* WHAT YOU ARE ASKED TO DO
Repeat, exactly, the run of lines that opens with the line containing "for name, shape" and closes with the line containing "obj.data.transform(world)", and leave all other lines out.

* INPUT FOR THIS TASK

◆ ◆ ◆ ◆ ◆

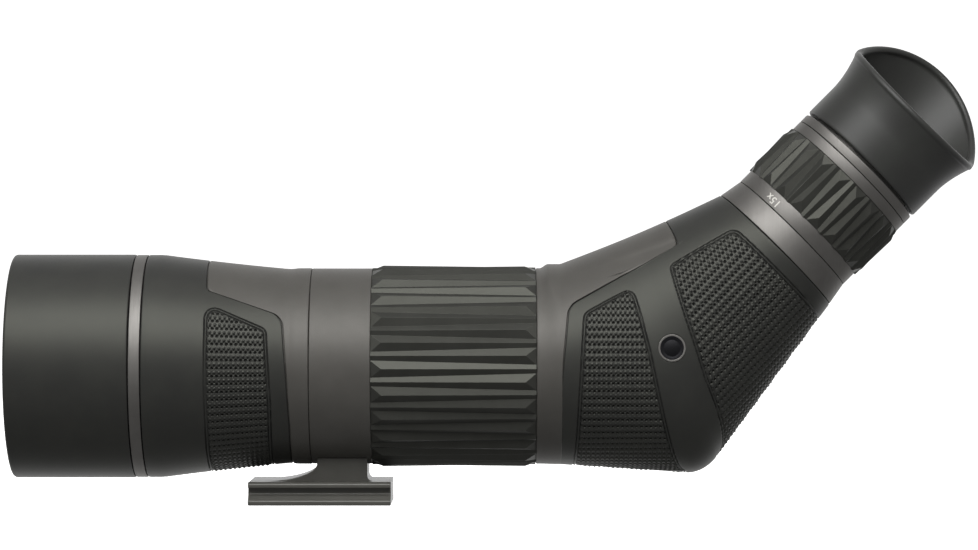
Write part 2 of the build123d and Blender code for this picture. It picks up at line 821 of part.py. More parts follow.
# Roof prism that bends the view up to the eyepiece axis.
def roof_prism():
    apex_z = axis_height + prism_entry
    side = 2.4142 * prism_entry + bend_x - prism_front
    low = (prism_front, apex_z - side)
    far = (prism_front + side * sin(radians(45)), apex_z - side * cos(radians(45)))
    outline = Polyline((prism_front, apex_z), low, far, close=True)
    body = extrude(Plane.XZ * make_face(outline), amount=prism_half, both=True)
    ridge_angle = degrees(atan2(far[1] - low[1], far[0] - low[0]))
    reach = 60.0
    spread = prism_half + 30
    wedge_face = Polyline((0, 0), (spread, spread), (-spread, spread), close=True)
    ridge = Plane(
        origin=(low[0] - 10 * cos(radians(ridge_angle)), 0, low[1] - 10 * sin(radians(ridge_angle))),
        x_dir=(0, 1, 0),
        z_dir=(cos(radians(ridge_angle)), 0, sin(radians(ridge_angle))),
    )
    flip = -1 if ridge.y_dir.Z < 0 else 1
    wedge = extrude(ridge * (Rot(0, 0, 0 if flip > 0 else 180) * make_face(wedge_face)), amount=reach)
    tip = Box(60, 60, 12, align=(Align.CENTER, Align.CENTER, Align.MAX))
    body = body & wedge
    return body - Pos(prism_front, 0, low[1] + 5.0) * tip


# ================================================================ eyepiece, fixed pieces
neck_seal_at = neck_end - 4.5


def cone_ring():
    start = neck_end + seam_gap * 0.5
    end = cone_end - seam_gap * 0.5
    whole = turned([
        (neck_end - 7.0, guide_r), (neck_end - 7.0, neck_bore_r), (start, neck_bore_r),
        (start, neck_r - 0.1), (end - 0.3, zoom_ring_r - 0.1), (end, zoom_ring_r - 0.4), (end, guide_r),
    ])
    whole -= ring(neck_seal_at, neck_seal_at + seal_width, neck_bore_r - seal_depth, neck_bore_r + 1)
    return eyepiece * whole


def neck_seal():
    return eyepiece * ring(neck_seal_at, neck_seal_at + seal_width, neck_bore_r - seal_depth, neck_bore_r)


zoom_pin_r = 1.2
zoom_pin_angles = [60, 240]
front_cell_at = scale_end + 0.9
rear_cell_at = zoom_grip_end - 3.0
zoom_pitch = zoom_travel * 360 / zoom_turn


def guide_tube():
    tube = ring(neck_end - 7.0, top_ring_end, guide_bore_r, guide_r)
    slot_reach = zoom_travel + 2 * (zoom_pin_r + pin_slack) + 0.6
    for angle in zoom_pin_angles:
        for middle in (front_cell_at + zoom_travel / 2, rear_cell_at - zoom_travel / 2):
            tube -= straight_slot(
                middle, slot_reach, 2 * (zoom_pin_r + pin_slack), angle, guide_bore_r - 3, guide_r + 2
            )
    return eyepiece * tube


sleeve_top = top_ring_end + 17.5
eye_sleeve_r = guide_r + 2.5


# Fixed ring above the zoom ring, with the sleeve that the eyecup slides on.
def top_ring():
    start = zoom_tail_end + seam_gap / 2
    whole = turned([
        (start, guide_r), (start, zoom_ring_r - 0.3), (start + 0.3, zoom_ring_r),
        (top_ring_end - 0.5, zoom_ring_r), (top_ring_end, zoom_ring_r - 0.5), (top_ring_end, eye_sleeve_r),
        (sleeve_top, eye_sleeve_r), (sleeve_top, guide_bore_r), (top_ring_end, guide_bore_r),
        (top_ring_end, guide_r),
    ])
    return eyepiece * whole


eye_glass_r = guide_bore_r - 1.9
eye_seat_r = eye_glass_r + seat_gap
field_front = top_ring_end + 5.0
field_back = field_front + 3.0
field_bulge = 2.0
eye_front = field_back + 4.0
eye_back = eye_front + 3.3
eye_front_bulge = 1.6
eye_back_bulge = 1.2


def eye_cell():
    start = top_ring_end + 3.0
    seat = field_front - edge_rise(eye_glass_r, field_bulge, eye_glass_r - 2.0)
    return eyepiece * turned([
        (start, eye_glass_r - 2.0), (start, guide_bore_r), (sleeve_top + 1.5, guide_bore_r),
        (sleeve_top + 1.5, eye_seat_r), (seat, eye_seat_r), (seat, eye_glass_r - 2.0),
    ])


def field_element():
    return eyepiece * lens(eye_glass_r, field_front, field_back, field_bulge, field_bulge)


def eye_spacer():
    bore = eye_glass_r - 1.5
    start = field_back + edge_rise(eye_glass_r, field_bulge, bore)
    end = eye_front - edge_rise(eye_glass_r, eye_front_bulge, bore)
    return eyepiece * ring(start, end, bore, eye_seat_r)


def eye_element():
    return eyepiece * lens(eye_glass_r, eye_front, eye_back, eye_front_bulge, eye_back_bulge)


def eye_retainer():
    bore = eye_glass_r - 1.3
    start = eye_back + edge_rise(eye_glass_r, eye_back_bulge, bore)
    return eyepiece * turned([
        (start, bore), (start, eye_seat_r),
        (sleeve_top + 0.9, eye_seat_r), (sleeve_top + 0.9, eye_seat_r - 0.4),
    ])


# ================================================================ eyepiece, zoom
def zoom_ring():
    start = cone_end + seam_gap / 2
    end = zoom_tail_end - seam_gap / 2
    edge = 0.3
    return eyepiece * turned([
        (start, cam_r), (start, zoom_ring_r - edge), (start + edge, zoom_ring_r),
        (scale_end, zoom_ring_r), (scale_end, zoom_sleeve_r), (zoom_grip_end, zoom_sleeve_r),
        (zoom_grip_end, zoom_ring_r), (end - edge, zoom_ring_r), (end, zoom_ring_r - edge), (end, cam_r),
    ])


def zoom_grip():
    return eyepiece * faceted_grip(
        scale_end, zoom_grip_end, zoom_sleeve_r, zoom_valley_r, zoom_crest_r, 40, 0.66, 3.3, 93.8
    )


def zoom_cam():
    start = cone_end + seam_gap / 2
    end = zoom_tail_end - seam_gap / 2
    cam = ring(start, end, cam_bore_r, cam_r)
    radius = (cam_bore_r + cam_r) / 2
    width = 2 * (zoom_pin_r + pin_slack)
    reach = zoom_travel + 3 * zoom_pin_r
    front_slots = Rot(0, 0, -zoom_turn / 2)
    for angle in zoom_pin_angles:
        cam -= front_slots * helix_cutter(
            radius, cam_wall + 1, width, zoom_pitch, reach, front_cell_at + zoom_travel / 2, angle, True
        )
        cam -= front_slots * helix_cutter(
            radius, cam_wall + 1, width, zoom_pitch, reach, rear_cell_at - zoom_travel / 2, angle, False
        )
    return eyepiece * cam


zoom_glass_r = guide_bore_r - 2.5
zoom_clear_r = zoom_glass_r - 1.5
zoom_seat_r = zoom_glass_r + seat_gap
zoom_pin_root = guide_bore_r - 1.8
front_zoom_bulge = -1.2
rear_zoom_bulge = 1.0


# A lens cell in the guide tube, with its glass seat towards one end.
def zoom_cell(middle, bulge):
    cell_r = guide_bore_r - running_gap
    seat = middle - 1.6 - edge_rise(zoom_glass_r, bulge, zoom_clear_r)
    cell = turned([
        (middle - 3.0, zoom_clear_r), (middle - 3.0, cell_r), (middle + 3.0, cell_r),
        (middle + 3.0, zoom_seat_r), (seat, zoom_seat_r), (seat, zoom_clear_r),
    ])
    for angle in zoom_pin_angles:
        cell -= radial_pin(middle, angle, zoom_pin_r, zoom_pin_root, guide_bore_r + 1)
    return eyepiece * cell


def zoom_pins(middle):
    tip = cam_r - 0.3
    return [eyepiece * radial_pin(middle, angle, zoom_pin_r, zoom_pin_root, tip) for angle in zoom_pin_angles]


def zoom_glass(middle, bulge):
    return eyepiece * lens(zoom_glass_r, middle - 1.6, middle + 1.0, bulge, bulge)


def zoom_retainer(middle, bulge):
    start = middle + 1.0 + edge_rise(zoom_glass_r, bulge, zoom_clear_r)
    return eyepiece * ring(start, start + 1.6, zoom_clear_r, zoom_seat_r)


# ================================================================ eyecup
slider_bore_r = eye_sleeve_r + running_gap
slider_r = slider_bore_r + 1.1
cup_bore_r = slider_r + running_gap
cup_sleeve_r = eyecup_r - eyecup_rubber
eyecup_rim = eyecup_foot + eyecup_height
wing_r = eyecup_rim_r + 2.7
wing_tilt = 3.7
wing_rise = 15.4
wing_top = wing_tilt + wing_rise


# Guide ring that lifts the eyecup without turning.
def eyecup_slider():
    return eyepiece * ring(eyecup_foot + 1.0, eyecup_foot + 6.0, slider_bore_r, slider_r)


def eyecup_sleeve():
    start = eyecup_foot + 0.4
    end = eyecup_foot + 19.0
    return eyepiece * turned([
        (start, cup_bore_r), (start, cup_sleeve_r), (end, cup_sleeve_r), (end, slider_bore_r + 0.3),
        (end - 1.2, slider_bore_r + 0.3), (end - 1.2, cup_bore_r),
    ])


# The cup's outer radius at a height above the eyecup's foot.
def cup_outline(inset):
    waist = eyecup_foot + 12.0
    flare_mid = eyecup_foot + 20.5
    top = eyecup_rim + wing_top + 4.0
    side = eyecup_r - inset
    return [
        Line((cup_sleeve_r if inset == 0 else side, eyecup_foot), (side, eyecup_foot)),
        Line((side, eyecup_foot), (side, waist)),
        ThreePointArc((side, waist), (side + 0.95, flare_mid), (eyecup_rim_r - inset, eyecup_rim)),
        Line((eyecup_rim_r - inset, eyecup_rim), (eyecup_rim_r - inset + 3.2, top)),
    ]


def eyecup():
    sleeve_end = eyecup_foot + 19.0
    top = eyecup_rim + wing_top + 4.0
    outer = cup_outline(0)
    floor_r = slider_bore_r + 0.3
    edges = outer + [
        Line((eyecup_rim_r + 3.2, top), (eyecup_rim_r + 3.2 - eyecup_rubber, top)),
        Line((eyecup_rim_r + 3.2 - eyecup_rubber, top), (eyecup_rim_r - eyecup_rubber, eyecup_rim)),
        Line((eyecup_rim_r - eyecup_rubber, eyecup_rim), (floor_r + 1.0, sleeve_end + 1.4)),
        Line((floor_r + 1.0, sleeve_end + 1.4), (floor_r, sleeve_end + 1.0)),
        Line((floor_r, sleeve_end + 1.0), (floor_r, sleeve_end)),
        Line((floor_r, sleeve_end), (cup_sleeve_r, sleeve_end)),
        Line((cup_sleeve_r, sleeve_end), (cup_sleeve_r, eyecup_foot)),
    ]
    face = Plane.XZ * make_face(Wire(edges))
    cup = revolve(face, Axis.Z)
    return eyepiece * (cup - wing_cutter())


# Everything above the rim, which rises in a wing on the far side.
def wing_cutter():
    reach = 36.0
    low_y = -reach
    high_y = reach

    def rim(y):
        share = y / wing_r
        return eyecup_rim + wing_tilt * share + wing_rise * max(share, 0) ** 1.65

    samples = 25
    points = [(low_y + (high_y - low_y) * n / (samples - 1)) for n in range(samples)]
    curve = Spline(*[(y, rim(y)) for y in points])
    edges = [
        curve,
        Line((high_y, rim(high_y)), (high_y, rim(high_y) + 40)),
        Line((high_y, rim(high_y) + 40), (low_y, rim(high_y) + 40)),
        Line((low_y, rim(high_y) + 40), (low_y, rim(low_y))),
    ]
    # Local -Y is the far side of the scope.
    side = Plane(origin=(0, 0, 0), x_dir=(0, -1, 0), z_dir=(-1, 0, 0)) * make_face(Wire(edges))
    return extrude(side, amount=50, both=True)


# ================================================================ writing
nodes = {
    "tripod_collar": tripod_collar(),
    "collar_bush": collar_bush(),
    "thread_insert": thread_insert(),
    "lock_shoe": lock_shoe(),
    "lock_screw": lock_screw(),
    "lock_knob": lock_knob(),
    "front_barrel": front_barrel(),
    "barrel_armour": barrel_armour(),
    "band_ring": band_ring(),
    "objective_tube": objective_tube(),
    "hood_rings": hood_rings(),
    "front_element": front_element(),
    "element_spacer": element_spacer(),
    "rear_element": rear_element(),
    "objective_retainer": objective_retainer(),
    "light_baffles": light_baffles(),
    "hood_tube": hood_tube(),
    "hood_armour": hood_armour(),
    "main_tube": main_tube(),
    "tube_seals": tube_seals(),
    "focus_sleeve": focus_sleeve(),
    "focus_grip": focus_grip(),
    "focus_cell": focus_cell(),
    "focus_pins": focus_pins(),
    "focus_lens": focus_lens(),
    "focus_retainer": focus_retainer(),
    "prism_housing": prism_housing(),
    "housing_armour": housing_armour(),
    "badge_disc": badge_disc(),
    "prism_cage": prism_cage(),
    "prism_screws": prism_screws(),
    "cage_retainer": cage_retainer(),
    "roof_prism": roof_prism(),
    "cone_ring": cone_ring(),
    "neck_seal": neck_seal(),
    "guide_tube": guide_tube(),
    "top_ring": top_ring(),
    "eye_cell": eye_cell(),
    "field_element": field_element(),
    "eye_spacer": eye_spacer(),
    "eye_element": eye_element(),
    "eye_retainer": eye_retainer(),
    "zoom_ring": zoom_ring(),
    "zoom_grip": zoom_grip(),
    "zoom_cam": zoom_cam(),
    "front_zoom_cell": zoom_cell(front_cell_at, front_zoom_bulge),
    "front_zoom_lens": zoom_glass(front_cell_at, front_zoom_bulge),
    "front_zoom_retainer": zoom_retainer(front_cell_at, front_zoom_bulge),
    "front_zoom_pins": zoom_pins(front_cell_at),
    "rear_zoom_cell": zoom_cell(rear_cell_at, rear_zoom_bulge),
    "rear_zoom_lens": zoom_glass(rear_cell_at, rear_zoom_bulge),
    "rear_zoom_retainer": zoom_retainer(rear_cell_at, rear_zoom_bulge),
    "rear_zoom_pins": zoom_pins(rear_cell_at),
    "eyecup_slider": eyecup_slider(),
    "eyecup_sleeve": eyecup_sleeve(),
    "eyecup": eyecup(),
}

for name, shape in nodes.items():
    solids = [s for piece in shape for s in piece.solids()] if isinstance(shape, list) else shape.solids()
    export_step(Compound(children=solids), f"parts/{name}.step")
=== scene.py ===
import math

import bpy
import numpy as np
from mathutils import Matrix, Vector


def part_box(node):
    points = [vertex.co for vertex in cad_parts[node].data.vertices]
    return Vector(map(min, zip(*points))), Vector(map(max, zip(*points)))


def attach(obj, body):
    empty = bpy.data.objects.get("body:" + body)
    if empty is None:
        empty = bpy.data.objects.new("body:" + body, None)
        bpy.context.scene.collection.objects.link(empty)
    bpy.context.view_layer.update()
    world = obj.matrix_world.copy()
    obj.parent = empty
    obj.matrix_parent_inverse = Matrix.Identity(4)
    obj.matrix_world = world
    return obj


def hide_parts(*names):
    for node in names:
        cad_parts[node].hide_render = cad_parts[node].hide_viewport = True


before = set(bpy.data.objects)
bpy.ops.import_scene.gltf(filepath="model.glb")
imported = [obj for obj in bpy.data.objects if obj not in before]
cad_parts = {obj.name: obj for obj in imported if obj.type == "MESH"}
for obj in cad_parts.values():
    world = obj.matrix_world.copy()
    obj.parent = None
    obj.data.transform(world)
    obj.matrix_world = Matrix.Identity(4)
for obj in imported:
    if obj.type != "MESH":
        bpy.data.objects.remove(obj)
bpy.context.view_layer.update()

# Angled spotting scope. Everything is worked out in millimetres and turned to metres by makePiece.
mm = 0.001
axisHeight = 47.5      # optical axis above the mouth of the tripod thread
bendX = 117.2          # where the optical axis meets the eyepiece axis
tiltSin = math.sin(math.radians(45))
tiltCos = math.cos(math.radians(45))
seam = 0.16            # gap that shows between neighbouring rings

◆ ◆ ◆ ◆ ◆

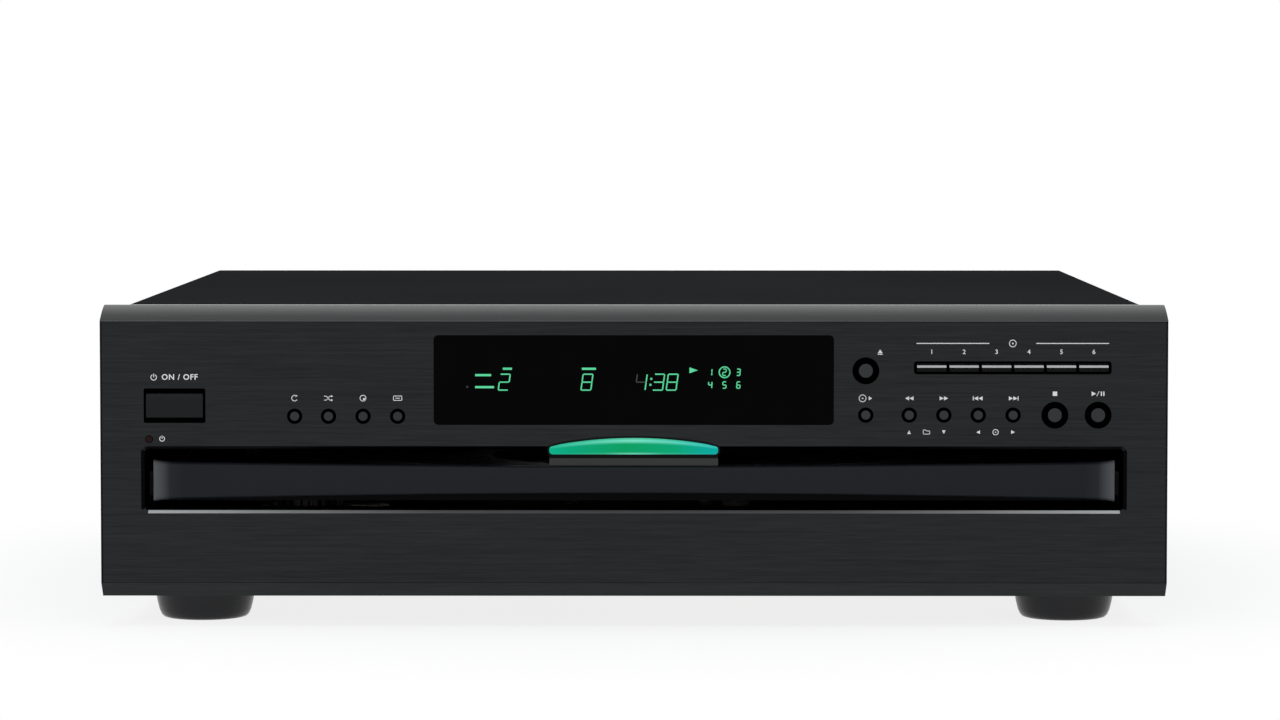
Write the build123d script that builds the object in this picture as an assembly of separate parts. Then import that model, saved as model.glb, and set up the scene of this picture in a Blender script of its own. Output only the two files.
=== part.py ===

◆ ◆ ◆ ◆ ◆

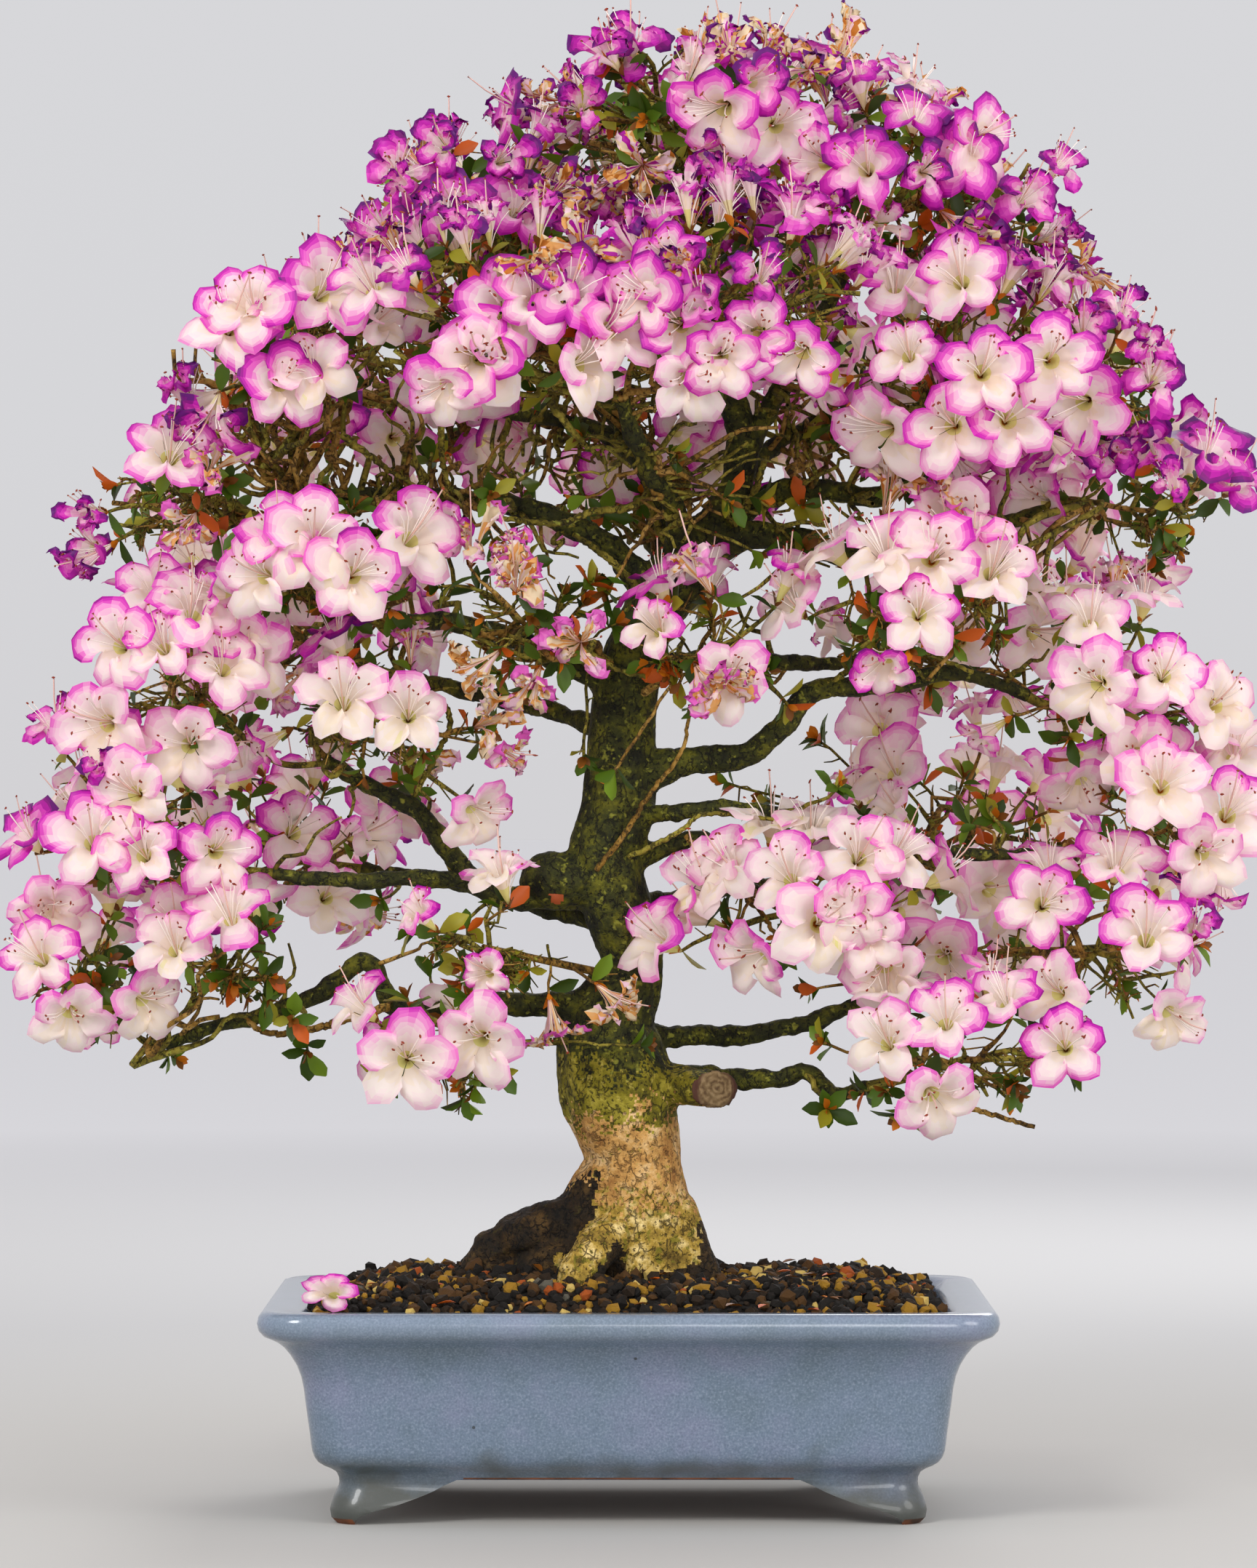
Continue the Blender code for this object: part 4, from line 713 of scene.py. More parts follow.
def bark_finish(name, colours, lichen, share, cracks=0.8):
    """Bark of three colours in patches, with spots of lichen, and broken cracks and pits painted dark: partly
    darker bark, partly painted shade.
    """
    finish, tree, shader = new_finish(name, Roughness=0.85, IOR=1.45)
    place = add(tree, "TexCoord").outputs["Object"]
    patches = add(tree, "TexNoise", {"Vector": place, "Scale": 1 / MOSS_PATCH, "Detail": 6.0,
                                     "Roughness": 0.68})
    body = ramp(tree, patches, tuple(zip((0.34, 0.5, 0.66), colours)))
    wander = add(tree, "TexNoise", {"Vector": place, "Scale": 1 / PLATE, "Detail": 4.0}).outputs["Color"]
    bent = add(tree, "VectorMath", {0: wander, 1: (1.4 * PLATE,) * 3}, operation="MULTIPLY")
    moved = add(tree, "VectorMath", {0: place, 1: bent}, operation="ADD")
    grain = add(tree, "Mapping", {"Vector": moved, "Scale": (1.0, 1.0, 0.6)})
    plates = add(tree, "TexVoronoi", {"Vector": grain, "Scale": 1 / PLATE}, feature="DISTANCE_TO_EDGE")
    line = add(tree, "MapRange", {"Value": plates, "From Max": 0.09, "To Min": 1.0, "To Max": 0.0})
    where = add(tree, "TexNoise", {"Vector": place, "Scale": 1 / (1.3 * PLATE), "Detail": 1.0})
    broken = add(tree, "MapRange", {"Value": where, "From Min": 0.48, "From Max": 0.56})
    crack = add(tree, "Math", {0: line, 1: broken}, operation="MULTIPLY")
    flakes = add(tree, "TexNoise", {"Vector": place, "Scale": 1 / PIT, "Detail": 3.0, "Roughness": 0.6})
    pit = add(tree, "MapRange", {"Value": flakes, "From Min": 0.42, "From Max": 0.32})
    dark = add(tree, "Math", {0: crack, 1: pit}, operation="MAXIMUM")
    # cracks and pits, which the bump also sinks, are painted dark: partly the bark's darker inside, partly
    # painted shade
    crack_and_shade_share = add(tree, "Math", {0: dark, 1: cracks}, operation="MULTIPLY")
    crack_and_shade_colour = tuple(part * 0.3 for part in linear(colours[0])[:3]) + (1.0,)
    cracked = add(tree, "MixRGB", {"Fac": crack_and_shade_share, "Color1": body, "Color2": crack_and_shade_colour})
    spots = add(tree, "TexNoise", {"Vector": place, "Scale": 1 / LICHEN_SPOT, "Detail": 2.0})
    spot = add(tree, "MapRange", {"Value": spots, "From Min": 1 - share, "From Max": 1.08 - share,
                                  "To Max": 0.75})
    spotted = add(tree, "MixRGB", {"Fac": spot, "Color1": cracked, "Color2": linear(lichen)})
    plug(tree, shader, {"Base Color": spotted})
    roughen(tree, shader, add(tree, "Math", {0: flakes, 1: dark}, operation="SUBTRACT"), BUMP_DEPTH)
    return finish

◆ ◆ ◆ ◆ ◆

* RESPONSE TO THIS EXERCISE
for name, shape in nodes.items():
    solids = [s for piece in shape for s in piece.solids()] if isinstance(shape, list) else shape.solids()
    export_step(Compound(children=solids), f"parts/{name}.step")
=== scene.py ===
import math

import bpy
import numpy as np
from mathutils import Matrix, Vector


def part_box(node):
    points = [vertex.co for vertex in cad_parts[node].data.vertices]
    return Vector(map(min, zip(*points))), Vector(map(max, zip(*points)))


def attach(obj, body):
    empty = bpy.data.objects.get("body:" + body)
    if empty is None:
        empty = bpy.data.objects.new("body:" + body, None)
        bpy.context.scene.collection.objects.link(empty)
    bpy.context.view_layer.update()
    world = obj.matrix_world.copy()
    obj.parent = empty
    obj.matrix_parent_inverse = Matrix.Identity(4)
    obj.matrix_world = world
    return obj


def hide_parts(*names):
    for node in names:
        cad_parts[node].hide_render = cad_parts[node].hide_viewport = True


before = set(bpy.data.objects)
bpy.ops.import_scene.gltf(filepath="model.glb")
imported = [obj for obj in bpy.data.objects if obj not in before]
cad_parts = {obj.name: obj for obj in imported if obj.type == "MESH"}
for obj in cad_parts.values():
    world = obj.matrix_world.copy()
    obj.parent = None
    obj.data.transform(world)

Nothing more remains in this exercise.